Magazine

China and the EU: A Tale of Two Summits

COVID-19 has accelerated shifting dynamics in EU-China relations.

By Theresa Fallon for
China and the EU: A Tale of Two Summits

European Council President Charles Michel, right, and European Commission President Ursula von der Leyen participate in a media conference at the conclusion of an EU-China summit, in video conference format, at the European Council in Brussels, Monday, June 22, 2020.

Credit: Yves Herman, Pool Photo via AP

Initially planned for March 2020, the 22nd annual EU-China Summit was held by video-link on June 22 due to the COVID-19 pandemic. This was the second EU-China summit after the March 2019 publication of the European Commission’s paper “EU-China – A strategic outlook,” which labeled China as a “systemic rival.” The paper recognized that “the balance of challenges and opportunities presented by China has shifted” and pointed out that China promoted “alternative models of governance” to those of the EU. The paper also listed a number of other concerns including, inter alia, trade issues and cybersecurity.

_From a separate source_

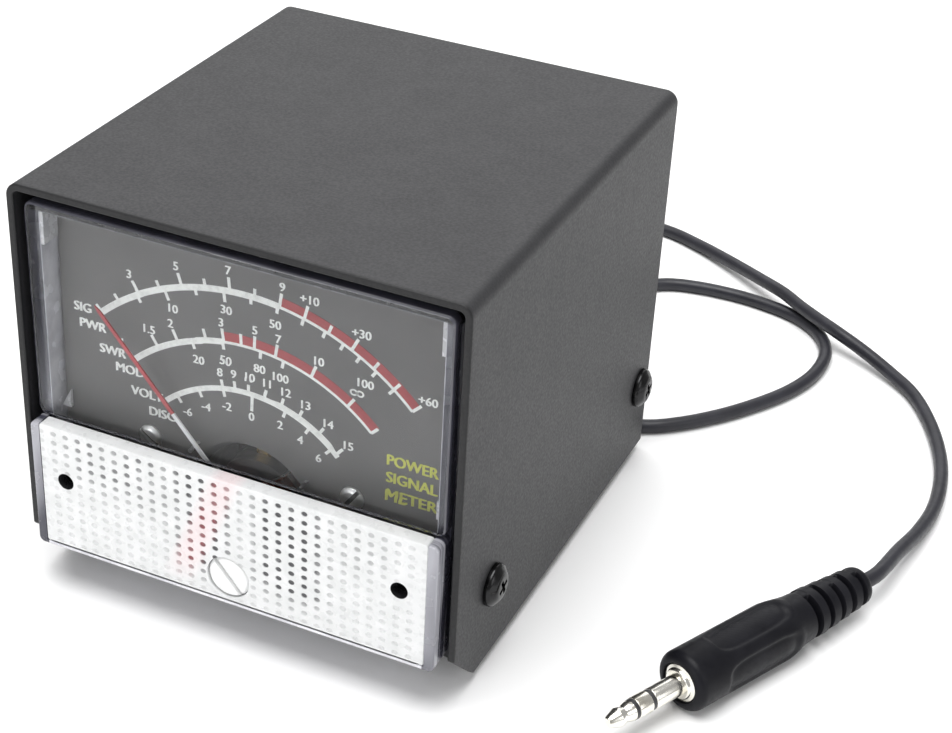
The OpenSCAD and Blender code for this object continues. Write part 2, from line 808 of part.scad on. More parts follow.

Shortly after the publication of the paper, in April 2019, the EU’s foreign direct investment (FDI) screening mechanism (proposed in 2017) entered into force to investigate foreign takeovers of strategic assets including key infrastructure and high technology. Although applicable to investment from all foreign countries, the mechanism is mainly directed at China. This is even more relevant in the wake of the coronavirus crisis, when many EU member states are in need of cash and tempted to sell off strategic assets. Decisions on FDI under the mechanism are ultimately left to member states, but the mechanism nevertheless represents a clear step forward in this area.

When the EU and China held their annual summit in July 2019, they managed after much negotiation to agree on a joint statement including Chinese commitments on investment rules and market reciprocity, which China did not deliver upon as the EU had expected. Since the 2019 joint statement was agreed to there has also been backsliding on human rights in China, including the arbitrary detention of foreigners and deeply concerning reports on the treatment of ethnic minorities.

The 2020 summit was colored by those developments, as well as the consequences of the COVID-19 pandemic and events in Hong Kong. When the pandemic hit Europe, individual EU member states initially refused to share medical supplies. China promptly stepped in to furnish them. However, China’s rather clunky propaganda left a bad taste, especially since European leaders were asked to be discreet about the aid they sent to Wuhan at the beginning of the COVID-19 pandemic. By contrast, China has trumpeted its “mask diplomacy,” often conflating sales with aid and suggesting that the EU was not there to help. Beijing’s propaganda drew concern in Brussels, as seen in a blog post by EU High Representative Josep Borrell on a “battle of narratives” between the EU and China. China’s Ministry of Foreign Affairs and state-controlled media even created fake news suggesting the virus did not originate in Wuhan.

But the paradox of propaganda, as exposed by Pew Research polling, is that the more Europeans were exposed to China the less they liked it. European public opinion thus turned against China.